训练纠错模型的代码对于ACL 2023 (Findings): Investigating Glyph Phonetic Information for Chinese Spell Checking: What Works and What's Next
论文中分析及Probe 指标见另一github仓库ConfusionCluster
1.Install all the requirements.
use ./scripts/sighan/generate.py to generate data in ./data/rawdata/sighan
2.bash run.sh
python >= 3.7 创建conda环境
conda create -n ctcSE python=3.7
then 安装必要包
conda activate ctcSE
pip3 install -r requirements.txt
install nvcc 安装nvcc 略
apex 安装apex用于分布式训练
bash install_apex
or
git clone https://github.com/NVIDIA/apex
cd apex
pip install -v --no-cache-dir --global-option="--cpp_ext" --global-option="--cuda_ext" .

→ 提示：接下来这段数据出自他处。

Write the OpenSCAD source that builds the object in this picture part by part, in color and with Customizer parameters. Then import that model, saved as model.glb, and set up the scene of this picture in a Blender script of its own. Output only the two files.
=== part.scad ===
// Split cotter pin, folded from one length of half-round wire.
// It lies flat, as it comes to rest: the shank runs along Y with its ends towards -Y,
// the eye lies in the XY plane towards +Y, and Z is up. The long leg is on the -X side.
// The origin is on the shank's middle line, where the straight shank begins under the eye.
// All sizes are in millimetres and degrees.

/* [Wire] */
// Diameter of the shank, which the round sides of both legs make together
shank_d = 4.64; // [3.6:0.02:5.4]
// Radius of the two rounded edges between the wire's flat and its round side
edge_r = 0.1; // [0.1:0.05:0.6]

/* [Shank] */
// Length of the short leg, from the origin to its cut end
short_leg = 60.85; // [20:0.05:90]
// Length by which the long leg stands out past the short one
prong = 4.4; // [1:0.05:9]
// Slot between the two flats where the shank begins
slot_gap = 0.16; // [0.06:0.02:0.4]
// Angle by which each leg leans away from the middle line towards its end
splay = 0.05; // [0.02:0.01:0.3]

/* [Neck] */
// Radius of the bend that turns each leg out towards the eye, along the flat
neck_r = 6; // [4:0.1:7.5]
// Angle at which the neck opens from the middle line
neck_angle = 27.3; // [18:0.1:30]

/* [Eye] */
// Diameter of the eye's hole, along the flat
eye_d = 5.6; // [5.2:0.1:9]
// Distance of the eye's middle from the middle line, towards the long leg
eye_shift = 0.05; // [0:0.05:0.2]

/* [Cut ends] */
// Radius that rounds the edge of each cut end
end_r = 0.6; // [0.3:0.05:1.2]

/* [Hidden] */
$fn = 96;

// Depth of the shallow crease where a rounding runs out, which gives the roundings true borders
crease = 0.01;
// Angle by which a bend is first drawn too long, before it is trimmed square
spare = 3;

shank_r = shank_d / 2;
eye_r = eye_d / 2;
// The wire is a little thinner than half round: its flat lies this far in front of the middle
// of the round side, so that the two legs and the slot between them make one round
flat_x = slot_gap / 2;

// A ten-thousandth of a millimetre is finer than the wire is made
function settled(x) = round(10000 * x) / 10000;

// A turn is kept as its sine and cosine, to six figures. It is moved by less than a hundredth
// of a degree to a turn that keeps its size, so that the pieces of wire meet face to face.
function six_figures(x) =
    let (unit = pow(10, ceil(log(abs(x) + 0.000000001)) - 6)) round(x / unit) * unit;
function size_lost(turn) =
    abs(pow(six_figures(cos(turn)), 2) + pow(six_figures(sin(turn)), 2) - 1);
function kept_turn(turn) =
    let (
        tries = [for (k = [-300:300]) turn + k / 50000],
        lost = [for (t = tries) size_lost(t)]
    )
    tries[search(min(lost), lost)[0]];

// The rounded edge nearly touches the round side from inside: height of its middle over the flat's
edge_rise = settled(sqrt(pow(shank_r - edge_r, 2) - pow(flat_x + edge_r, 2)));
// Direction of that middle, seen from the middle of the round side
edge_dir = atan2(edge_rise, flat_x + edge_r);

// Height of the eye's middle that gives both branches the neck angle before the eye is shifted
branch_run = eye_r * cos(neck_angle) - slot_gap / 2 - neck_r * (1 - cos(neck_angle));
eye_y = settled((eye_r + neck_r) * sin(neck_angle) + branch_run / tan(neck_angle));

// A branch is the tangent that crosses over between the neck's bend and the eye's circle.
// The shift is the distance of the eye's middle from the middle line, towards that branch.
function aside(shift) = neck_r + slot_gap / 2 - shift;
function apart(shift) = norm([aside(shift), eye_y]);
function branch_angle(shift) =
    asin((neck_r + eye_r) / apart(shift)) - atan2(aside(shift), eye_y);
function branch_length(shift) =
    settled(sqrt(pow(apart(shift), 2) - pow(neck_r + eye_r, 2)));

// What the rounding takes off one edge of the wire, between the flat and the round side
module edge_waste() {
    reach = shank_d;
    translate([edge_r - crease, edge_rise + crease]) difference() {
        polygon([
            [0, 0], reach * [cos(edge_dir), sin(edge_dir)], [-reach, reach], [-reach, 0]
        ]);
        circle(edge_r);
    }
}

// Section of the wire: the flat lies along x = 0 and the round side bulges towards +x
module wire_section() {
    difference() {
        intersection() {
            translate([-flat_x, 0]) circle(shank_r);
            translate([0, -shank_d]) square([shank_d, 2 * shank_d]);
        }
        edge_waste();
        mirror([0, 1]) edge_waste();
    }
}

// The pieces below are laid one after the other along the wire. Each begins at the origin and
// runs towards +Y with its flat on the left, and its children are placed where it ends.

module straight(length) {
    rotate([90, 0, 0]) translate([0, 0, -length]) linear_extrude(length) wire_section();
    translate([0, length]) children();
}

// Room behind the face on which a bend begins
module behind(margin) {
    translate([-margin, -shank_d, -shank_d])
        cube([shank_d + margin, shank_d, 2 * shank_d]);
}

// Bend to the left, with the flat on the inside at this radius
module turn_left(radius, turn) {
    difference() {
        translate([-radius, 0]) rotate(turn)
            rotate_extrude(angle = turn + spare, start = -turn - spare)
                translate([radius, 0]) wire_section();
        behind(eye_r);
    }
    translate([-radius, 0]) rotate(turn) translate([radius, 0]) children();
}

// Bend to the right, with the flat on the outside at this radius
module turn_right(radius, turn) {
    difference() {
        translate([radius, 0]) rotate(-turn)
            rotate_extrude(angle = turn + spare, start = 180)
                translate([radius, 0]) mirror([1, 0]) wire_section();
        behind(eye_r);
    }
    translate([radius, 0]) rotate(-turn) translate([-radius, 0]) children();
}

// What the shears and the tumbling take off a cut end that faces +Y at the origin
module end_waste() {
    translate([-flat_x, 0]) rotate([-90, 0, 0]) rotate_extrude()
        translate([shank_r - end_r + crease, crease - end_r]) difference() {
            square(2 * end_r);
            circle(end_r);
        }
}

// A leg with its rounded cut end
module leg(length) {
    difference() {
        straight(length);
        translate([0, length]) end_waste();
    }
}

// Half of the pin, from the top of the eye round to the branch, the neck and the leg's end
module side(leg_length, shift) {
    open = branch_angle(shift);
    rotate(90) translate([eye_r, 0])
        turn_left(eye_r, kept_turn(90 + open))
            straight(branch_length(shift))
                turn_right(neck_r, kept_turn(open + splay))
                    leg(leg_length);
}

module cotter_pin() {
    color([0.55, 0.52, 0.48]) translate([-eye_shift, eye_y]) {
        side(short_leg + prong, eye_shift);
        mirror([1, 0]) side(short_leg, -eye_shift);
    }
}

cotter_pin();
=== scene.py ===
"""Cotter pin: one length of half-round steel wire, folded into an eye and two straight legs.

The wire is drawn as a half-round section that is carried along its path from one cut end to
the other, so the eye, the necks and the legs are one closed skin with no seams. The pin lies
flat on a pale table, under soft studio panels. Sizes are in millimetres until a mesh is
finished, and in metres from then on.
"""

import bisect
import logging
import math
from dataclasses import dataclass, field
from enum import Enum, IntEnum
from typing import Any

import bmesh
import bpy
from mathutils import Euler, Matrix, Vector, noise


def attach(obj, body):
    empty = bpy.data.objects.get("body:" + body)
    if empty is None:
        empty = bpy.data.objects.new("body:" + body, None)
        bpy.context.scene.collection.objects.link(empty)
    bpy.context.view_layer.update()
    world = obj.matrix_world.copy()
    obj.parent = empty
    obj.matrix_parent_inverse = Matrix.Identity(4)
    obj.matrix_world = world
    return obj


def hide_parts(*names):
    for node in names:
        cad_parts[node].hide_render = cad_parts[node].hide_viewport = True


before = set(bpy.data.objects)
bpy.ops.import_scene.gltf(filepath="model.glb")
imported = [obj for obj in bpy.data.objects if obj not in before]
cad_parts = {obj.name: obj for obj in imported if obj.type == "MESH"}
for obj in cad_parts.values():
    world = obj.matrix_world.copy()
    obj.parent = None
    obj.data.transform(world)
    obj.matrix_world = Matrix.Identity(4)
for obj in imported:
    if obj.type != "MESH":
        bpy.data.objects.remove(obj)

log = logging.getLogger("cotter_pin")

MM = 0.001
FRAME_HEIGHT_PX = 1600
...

install pytorch for your CUDA & GPU 安装gpu version的torch
example:
conda install pytorch==1.10.1 torchvision==0.11.2 torchaudio==0.10.1 -c pytorch
or
pip install torch==1.10.1+cu111 torchvision==0.11.2+cu111 torchaudio==0.10.1 -f https://download.pytorch.org/whl/torch_stable.html
maybe forget 安装datasets库
pip install datasets==1.2.0
test env 测试环境是否正确
sh test.sh"
原始训练数据来自Training Dataset 处理后:分为raw和holy,
下载并解压后分别放在如下路径:
原始版本:./data/rawdata/sighan/raw
去重版本:./data/rawdata/sighan/holy
dir:
- ./data
- ./models
- ./logs
- ./models
- ./scripts
- ./utils
core:
- metric
- load_model
- load_dataset
- args_process
main:
out/err redirect
lib:
hack transformers' trainer